By Carrie Terry
Strawberries are hardy, low-growing plants that last through winter even in cold areas of the country. These plants self-propagate by sending out vines, or runners, from the parent plants. The vines, also called daughter plants, lengthen the plant’s lifespan and produce the berries. The runners also put down roots to produce second-year growth. Instead of pulling up your strawberry plants at the end of the season, or allowing them to grow out of control in their second year, thin out old parent plants and leave the runners for new production.
“Renovate” your strawberry patch after the fruit harvest to prepare for the next season and to thin out the old plants. Start by fertilizing the strawberry patch with 12-12-12 fertilizer. Use 4 to 6 lbs of granular fertilizer per 100 feet of strawberries. Mix the fertilizer into the top inch of soil around the plants.
Use pruning shears to cut the foliage from each plant, or use a lawnmower to mow the entire patch to 1 inch above soil level, and be careful not to damage the crown of the plants. Walk the strawberry rows and thin each row with a hoe to 6 to 8 inches in width, to provide growing and gardening space. Use this time to pull any weeds or rogue plants from the walkways between the strawberry rows.
Work any mulch in the patch into the soil. If you’ve been using straw, organic mulch or grass clippings in between the rows, you can turn it into the top 2 inches of soil to fertilize the patch. Lay one-half to 1 inch of quick-draining soil or organic compost over the entire strawberry plot to promote new root growth.
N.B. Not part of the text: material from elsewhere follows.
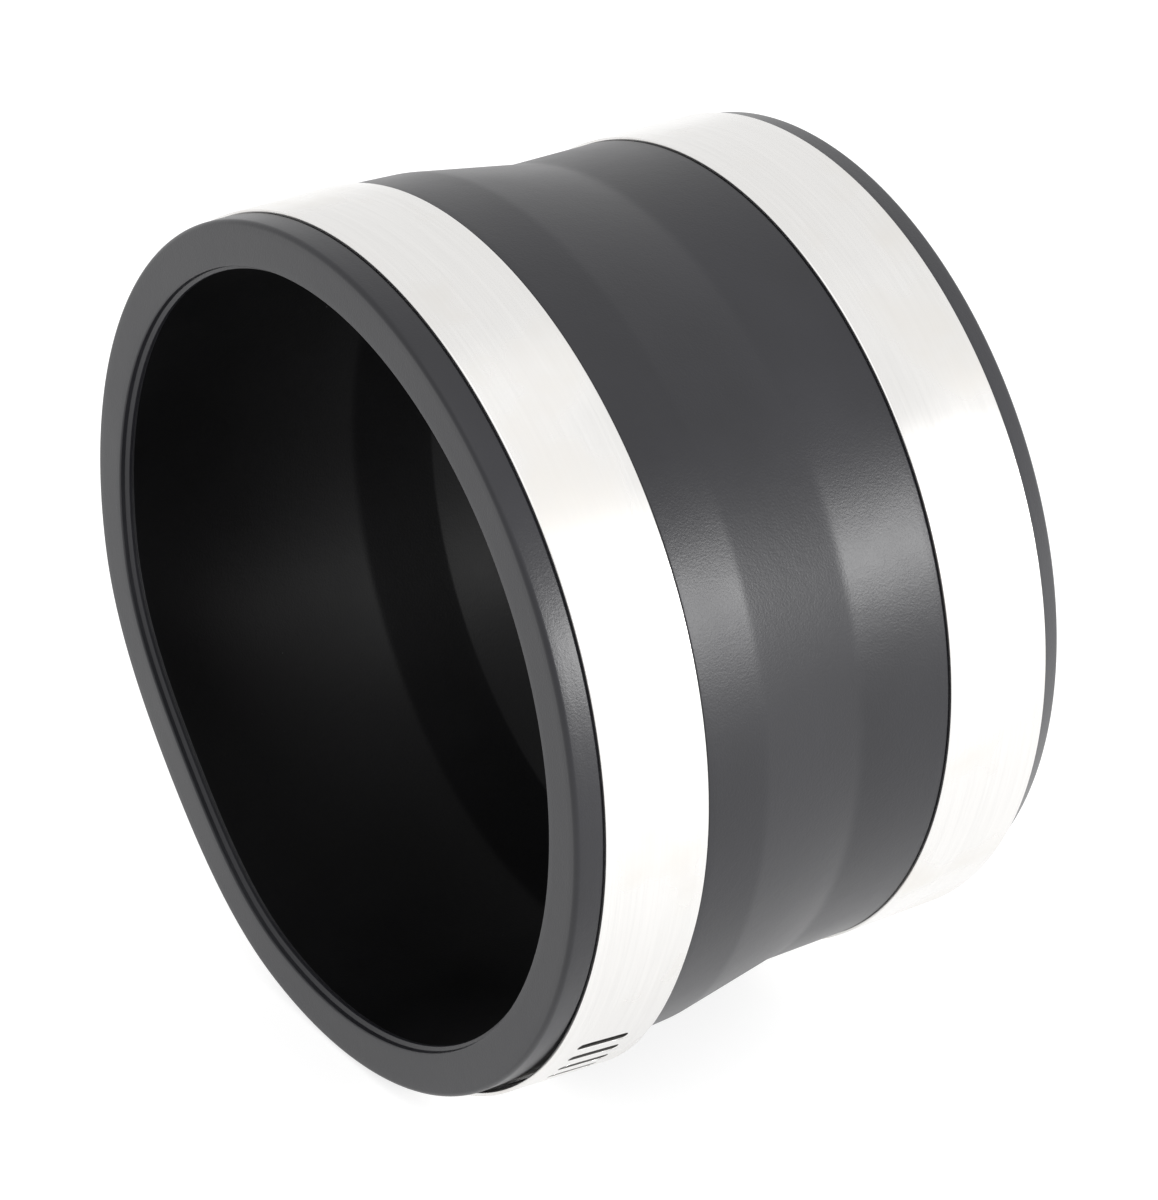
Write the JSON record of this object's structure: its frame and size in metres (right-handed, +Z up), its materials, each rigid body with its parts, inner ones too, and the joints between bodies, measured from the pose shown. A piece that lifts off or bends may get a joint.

Water the strawberry patch with 2 inches of water per week to maintain good soil moisture. Add 12-12-12 fertilizer again at the end of summer to encourage the new growth, which should be coming through the soil at this time. Transplant any runners that grow in inconvenient places to rows that have thin growth.
Re-mulch the strawberry patch after the first frost, and expect new fruit in spring to early summer.